-- Start --

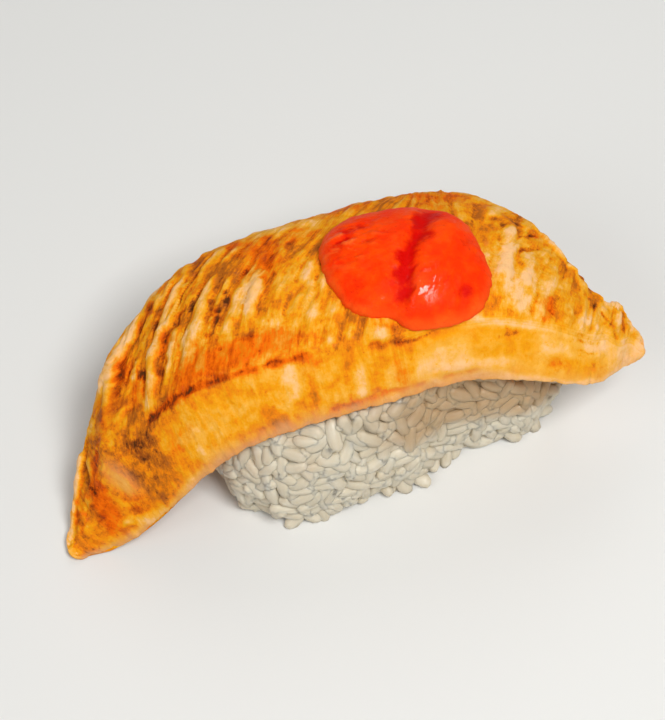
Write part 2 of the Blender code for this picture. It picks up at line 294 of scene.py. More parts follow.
# Deep orange flesh that the flame hardly reached.
BLUSH = (
    (-37.4, -0.6, 1.4, 3.5, -6, 1.0),
    (-37.3, -3.0, 1.2, 1.4, -20, 0.9),
    (-36.4, 3.0, 0.9, 1.6, 10, 0.8),
    (-33.4, -4.6, 1.6, 1.0, 40, 0.5),
    (-16.5, 2.3, 8.0, 1.9, 0, 0.8),
    (-13.0, 3.4, 4.5, 1.6, 10, 0.35),
    (-21.5, 4.4, 3.0, 1.5, -30, 0.5),
    (-10.5, 16.0, 2.6, 4.0, 10, 0.8),
    (-13.0, 20.5, 3.0, 2.4, 0, 0.4),
    (-30.0, 10.0, 1.6, 3.0, -20, 0.5),
    (-29.0, 5.0, 2.4, 1.4, 0, 0.4),
    (-33.6, 5.0, 1.2, 2.4, 20, 0.5),
    (-17.6, 15.6, 1.4, 2.0, 10, 0.5),
    (-5.4, 19.4, 2.2, 2.2, 0, 0.8),
    (0.0, 24.0, 8.0, 2.0, 0, 0.7),
    (12.5, 22.0, 4.0, 2.5, 0, 0.7),
    (1.6, -4.6, 1.8, 2.0, 0, 0.7),
    (20.5, -4.2, 3.0, 1.4, 0, 0.35),
    (20.0, 2.2, 1.0, 1.8, 20, 1.0),
    (-9.6, 18.4, 1.6, 3.0, 14, 0.6),
    (22.6, 15.0, 1.4, 1.0, 60, 0.5),
    (-8.0, -1.5, 1.0, 1.2, 0, 0.5),
    (-25.0, -3.0, 4.0, 1.2, 0, 0.5),
    (-41.0, 1.0, 1.0, 3.0, -20, 0.4),
)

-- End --

> **To do**: Output all of the data above without any alteration.

> **Completed exercise**:
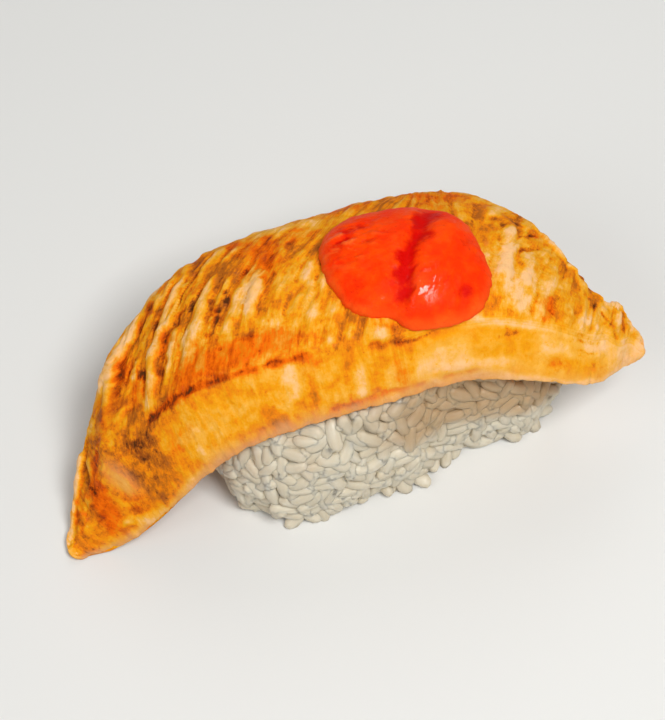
Write part 2 of the Blender code for this picture. It picks up at line 294 of scene.py. More parts follow.
# Deep orange flesh that the flame hardly reached.
BLUSH = (
    (-37.4, -0.6, 1.4, 3.5, -6, 1.0),
    (-37.3, -3.0, 1.2, 1.4, -20, 0.9),
    (-36.4, 3.0, 0.9, 1.6, 10, 0.8),
    (-33.4, -4.6, 1.6, 1.0, 40, 0.5),
    (-16.5, 2.3, 8.0, 1.9, 0, 0.8),
    (-13.0, 3.4, 4.5, 1.6, 10, 0.35),
    (-21.5, 4.4, 3.0, 1.5, -30, 0.5),
    (-10.5, 16.0, 2.6, 4.0, 10, 0.8),
    (-13.0, 20.5, 3.0, 2.4, 0, 0.4),
    (-30.0, 10.0, 1.6, 3.0, -20, 0.5),
    (-29.0, 5.0, 2.4, 1.4, 0, 0.4),
    (-33.6, 5.0, 1.2, 2.4, 20, 0.5),
    (-17.6, 15.6, 1.4, 2.0, 10, 0.5),
    (-5.4, 19.4, 2.2, 2.2, 0, 0.8),
    (0.0, 24.0, 8.0, 2.0, 0, 0.7),
    (12.5, 22.0, 4.0, 2.5, 0, 0.7),
    (1.6, -4.6, 1.8, 2.0, 0, 0.7),
    (20.5, -4.2, 3.0, 1.4, 0, 0.35),
    (20.0, 2.2, 1.0, 1.8, 20, 1.0),
    (-9.6, 18.4, 1.6, 3.0, 14, 0.6),
    (22.6, 15.0, 1.4, 1.0, 60, 0.5),
    (-8.0, -1.5, 1.0, 1.2, 0, 0.5),
    (-25.0, -3.0, 4.0, 1.2, 0, 0.5),
    (-41.0, 1.0, 1.0, 3.0, -20, 0.4),
)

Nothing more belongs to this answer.